## [SHORT PROBLEM]
Stop after the line with "PLATE_THICKNESS, material, collection)": repeat exactly every line before it, beginning with the first, and that line itself.

Scripts that build objects
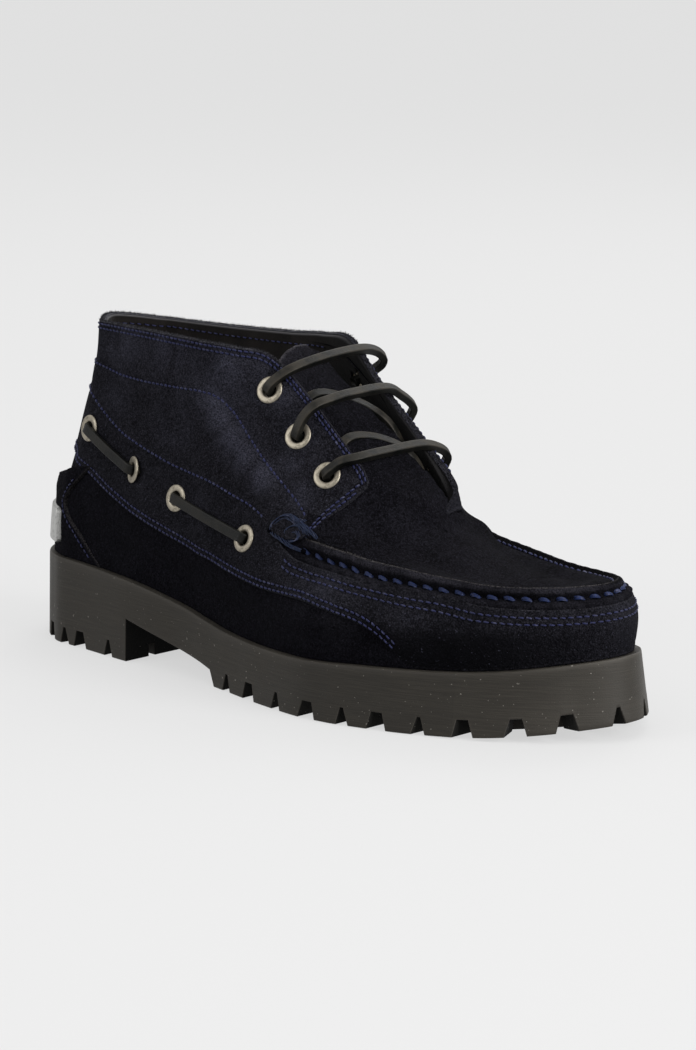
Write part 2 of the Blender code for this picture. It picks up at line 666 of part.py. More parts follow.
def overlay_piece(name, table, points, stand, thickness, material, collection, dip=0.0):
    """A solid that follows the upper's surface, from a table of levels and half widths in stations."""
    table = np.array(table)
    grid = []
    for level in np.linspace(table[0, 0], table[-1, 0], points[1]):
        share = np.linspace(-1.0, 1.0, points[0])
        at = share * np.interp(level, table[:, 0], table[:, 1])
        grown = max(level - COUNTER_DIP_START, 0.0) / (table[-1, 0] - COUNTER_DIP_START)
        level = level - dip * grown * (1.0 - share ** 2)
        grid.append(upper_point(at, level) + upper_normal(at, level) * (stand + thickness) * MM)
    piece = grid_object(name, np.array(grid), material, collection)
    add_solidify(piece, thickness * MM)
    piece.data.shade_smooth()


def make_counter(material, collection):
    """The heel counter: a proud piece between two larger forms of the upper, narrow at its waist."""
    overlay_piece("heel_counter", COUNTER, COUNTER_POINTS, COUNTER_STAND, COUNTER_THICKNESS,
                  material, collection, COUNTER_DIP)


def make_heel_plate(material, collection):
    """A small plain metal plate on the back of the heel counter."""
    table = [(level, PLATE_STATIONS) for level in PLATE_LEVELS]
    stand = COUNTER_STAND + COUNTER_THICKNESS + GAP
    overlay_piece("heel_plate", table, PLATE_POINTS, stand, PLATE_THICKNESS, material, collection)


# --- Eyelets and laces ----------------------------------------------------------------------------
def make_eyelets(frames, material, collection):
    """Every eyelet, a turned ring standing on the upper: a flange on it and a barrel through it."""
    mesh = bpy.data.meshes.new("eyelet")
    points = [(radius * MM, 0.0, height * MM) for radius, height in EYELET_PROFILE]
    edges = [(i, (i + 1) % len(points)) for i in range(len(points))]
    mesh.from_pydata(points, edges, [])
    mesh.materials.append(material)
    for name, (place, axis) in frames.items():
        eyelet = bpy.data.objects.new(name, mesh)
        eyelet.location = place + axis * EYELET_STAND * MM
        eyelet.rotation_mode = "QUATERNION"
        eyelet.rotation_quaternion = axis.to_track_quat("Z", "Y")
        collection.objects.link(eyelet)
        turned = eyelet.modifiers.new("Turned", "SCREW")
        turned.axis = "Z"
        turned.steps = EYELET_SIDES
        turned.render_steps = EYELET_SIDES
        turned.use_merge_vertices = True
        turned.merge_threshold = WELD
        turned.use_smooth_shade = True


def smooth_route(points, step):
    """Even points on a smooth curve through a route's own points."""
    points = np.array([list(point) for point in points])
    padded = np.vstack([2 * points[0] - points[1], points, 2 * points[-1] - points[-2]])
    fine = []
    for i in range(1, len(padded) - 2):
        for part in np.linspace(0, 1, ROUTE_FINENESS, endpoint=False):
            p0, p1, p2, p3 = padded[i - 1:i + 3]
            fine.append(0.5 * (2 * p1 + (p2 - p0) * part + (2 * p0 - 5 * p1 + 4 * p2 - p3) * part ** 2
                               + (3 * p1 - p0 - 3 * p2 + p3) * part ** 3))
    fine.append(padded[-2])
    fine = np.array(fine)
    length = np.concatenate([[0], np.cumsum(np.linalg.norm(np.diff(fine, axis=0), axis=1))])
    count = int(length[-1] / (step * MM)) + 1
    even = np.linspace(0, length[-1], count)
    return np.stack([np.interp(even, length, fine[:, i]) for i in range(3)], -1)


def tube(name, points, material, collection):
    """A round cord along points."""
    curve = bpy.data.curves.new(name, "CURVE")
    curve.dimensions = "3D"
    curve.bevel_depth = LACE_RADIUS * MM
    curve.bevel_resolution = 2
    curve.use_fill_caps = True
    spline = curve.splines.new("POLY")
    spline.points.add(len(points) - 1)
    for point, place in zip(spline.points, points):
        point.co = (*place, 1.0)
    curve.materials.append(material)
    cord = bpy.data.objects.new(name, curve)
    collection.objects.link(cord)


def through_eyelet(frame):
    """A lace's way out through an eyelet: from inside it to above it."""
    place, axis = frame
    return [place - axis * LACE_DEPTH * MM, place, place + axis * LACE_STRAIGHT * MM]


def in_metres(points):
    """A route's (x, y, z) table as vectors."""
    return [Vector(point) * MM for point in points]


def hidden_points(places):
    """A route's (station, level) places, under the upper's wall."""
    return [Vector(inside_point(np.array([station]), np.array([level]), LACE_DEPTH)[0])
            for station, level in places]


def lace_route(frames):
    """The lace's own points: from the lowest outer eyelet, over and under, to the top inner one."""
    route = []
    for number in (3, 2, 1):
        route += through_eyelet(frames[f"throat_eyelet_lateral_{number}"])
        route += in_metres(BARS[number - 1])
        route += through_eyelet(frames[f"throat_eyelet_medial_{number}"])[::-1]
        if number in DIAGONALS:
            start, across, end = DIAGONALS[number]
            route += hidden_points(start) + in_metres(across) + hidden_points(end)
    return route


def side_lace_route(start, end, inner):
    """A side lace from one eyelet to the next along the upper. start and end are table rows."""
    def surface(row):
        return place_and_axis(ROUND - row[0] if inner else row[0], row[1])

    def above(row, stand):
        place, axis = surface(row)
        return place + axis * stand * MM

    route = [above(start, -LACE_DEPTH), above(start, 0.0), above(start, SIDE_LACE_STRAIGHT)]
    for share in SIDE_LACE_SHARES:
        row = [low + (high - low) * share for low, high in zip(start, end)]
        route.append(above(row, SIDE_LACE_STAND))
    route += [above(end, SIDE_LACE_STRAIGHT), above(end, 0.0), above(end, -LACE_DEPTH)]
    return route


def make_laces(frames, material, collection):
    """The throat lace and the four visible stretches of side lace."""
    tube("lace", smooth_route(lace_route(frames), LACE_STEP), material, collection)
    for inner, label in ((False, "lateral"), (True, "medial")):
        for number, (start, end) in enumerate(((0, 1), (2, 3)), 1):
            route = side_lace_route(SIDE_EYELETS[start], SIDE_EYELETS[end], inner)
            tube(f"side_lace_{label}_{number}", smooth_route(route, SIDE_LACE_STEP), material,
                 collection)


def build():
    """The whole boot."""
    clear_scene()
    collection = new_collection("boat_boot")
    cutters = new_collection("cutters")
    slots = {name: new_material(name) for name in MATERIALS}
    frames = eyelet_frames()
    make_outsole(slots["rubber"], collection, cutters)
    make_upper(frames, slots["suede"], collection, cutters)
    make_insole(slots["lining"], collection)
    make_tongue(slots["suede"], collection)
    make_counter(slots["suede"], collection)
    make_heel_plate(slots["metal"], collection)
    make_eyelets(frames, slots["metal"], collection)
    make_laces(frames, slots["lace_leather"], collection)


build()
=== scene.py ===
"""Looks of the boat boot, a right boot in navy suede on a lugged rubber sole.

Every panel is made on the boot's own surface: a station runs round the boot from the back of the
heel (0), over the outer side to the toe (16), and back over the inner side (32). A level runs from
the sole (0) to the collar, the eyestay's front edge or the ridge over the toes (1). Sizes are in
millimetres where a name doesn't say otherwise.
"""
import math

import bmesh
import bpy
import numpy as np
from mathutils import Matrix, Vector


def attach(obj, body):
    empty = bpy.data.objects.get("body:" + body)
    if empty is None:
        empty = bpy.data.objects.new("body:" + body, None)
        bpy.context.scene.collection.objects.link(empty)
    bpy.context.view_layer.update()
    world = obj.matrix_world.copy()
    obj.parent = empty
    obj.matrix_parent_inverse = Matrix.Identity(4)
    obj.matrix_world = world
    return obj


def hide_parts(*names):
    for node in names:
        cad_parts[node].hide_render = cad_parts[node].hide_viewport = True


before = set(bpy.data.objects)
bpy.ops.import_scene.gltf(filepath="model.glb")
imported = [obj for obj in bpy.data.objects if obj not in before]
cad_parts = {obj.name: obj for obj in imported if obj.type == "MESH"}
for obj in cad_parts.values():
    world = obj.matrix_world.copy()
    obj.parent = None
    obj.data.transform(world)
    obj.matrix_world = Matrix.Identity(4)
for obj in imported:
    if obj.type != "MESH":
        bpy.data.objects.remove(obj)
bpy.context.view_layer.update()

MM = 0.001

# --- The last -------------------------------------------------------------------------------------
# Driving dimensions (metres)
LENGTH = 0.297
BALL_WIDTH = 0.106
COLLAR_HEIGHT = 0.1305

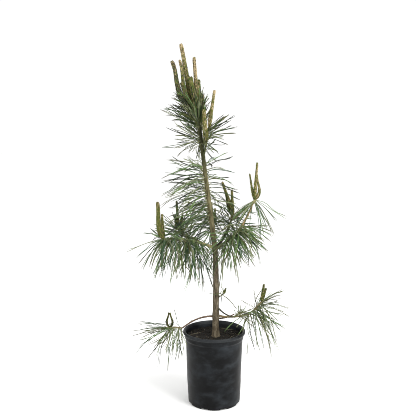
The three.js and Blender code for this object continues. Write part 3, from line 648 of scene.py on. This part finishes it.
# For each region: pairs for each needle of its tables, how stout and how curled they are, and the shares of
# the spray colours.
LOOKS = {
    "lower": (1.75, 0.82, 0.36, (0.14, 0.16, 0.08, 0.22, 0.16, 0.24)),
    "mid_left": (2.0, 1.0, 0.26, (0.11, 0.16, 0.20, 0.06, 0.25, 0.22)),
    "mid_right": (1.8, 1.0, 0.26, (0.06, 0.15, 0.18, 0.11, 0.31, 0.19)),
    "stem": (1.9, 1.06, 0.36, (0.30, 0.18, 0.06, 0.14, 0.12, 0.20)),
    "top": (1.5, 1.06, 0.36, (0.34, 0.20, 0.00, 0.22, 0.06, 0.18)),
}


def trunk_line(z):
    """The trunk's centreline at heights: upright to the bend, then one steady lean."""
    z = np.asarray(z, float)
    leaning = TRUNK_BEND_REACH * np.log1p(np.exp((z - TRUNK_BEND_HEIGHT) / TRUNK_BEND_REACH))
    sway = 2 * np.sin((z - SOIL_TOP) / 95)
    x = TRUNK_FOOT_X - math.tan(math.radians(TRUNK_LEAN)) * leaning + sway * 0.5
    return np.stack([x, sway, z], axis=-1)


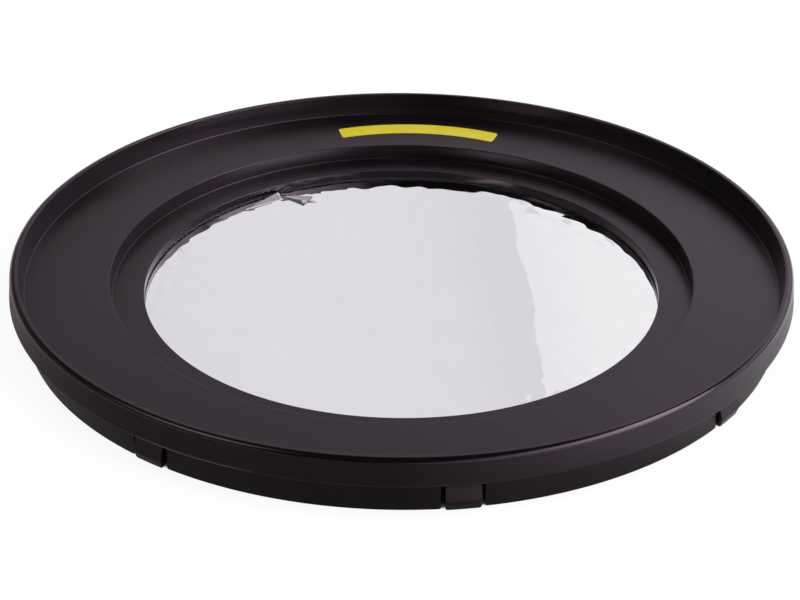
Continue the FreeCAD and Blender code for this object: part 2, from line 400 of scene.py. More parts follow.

## [ANSWER TO THIS TASK]
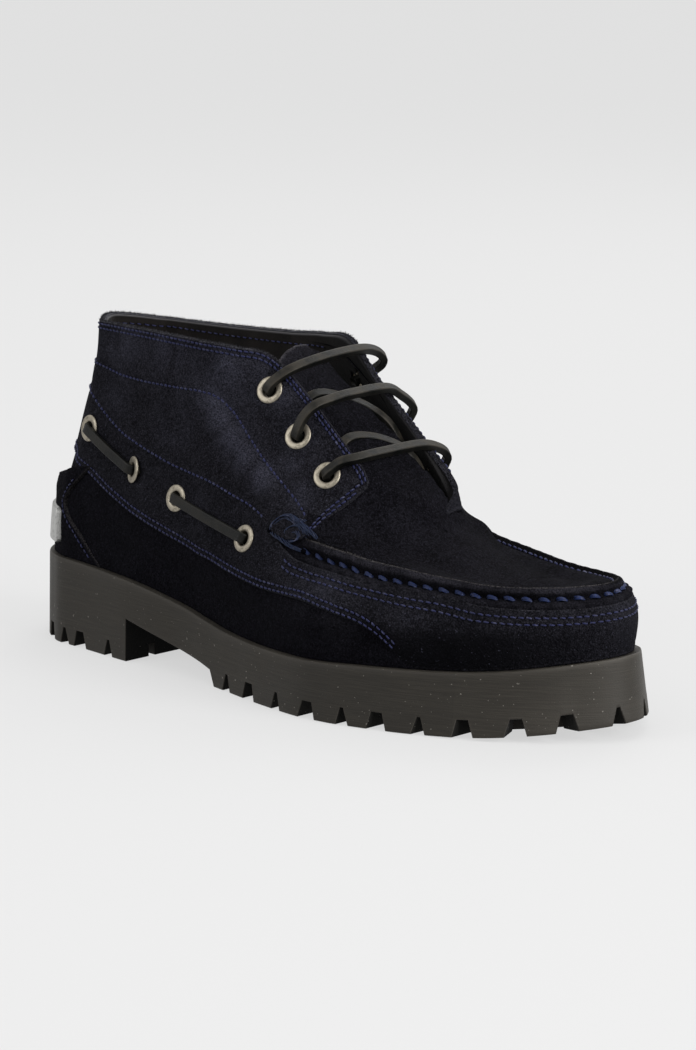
Write part 2 of the Blender code for this picture. It picks up at line 666 of part.py. More parts follow.
def overlay_piece(name, table, points, stand, thickness, material, collection, dip=0.0):
    """A solid that follows the upper's surface, from a table of levels and half widths in stations."""
    table = np.array(table)
    grid = []
    for level in np.linspace(table[0, 0], table[-1, 0], points[1]):
        share = np.linspace(-1.0, 1.0, points[0])
        at = share * np.interp(level, table[:, 0], table[:, 1])
        grown = max(level - COUNTER_DIP_START, 0.0) / (table[-1, 0] - COUNTER_DIP_START)
        level = level - dip * grown * (1.0 - share ** 2)
        grid.append(upper_point(at, level) + upper_normal(at, level) * (stand + thickness) * MM)
    piece = grid_object(name, np.array(grid), material, collection)
    add_solidify(piece, thickness * MM)
    piece.data.shade_smooth()


def make_counter(material, collection):
    """The heel counter: a proud piece between two larger forms of the upper, narrow at its waist."""
    overlay_piece("heel_counter", COUNTER, COUNTER_POINTS, COUNTER_STAND, COUNTER_THICKNESS,
                  material, collection, COUNTER_DIP)


def make_heel_plate(material, collection):
    """A small plain metal plate on the back of the heel counter."""
    table = [(level, PLATE_STATIONS) for level in PLATE_LEVELS]
    stand = COUNTER_STAND + COUNTER_THICKNESS + GAP
    overlay_piece("heel_plate", table, PLATE_POINTS, stand, PLATE_THICKNESS, material, collection)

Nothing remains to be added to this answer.